_Instructions for the task_: Give the data again exactly, from its opening line through the line in which "the gold face" appears.

──────── Material provided

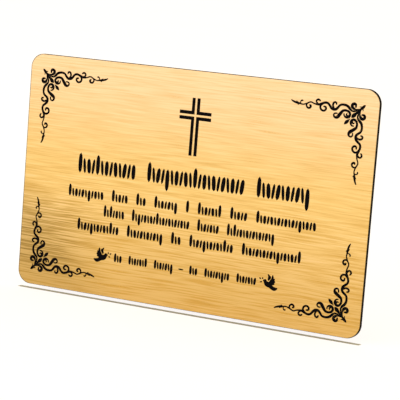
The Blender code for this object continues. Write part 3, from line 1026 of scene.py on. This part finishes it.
class PLAQUE_OT_face_sheet(bpy.types.Operator):
    """Adds the gold face sheet with the scrolls, cross, strokes and doves cut through it"""

    bl_idname = "plaque.face_sheet"
    bl_label = "Add face sheet"

    def execute(self, context):
        design = context.scene.plaque_design
        finish = context.scene.plaque_finish
        sheet = bpy.data.objects.new("gold_engraved_sheet", cut_face(design))
        context.scene.collection.objects.link(sheet)
        sheet.data.materials.append(brushed_gold(finish, design))
        sheet.data.materials.append(cut_wall(finish))
        apply_modifier(
            sheet,
            "SOLIDIFY",
            thickness=SHEET_HIGH[1] - SHEET_LOW[1],
            offset=-1,
            use_even_offset=False,
            material_offset_rim=WALL_SLOT,
        )
        only(sheet)
        bpy.ops.object.mode_set(mode="EDIT")
        select_parts(
            sheet, "EDGE", lambda edge: all(on_front_side(vert.co, design) for vert in edge.verts)
        )
        bpy.ops.mesh.bevel(
            offset=design.face_chamfer, offset_type="OFFSET", affect="EDGES", material=WALL_SLOT
        )
        bpy.ops.mesh.select_all(action="SELECT")
        bpy.ops.uv.cube_project(cube_size=SHEET_HIGH[0] - SHEET_LOW[0])
        bpy.ops.object.mode_set(mode="OBJECT")
        bpy.ops.object.shade_smooth_by_angle(angle=SMOOTH_ANGLE)
        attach(sheet, "root")
        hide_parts("gold_face_sheet")
        return {"FINISHED"}


class PLAQUE_OT_stage(bpy.types.Operator):
    """Adds the pale floor, the soft lights and the camera"""

    bl_idname = "plaque.stage"
    bl_label = "Set the stage"

    def execute(self, context):
        stage = context.scene.plaque_stage
        add_floor(stage)
        add_overhead_light(stage)
        add_soft_box(stage)
        context.scene.world = pale_world(stage)
        context.scene.view_settings.view_transform = "Standard"
        add_camera(stage)
        return {"FINISHED"}


class PLAQUE_PT_sidebar(bpy.types.Panel):
    """The plaque's pieces and their settings"""

    bl_idname = "PLAQUE_PT_sidebar"
    bl_label = "Commemorative plaque"
    bl_space_type = "VIEW_3D"
    bl_region_type = "UI"
    bl_category = "Plaque"

    def draw(self, context):
        for group in SETTINGS:
            settings = getattr(context.scene, group)
            box = self.layout.box()
            for name in settings.__annotations__:
                box.prop(settings, name)
        for operator in OPERATORS:
            self.layout.operator(operator.bl_idname)


SETTINGS = {
    "plaque_design": PlaqueDesignSettings,
    "plaque_finish": PlaqueFinishSettings,
    "plaque_stage": PlaqueStageSettings,
}
OPERATORS = (PLAQUE_OT_core_plate, PLAQUE_OT_face_sheet, PLAQUE_OT_stage)


def register():
    """Registers the settings, the operators and the panel."""
    for name, settings in SETTINGS.items():
        bpy.utils.register_class(settings)
        setattr(bpy.types.Scene, name, bpy.props.PointerProperty(type=settings))
    for operator in OPERATORS:
        bpy.utils.register_class(operator)
    bpy.utils.register_class(PLAQUE_PT_sidebar)


def unregister():
    """Takes out all that register put in."""
    bpy.utils.unregister_class(PLAQUE_PT_sidebar)
    for operator in reversed(OPERATORS):
        bpy.utils.unregister_class(operator)
    for name, settings in SETTINGS.items():
        delattr(bpy.types.Scene, name)
        bpy.utils.unregister_class(settings)


def main():
    """Adds the pieces and the stage in order."""
    register()
    bpy.ops.plaque.core_plate()
    bpy.ops.plaque.face_sheet()
    bpy.ops.plaque.stage()


if __name__ == "__main__":
    main()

────────────────

_Response_:
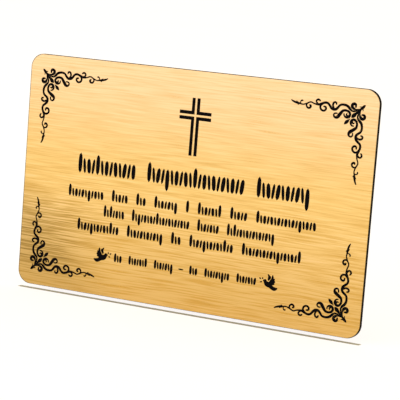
The Blender code for this object continues. Write part 3, from line 1026 of scene.py on. This part finishes it.
class PLAQUE_OT_face_sheet(bpy.types.Operator):
    """Adds the gold face sheet with the scrolls, cross, strokes and doves cut through it"""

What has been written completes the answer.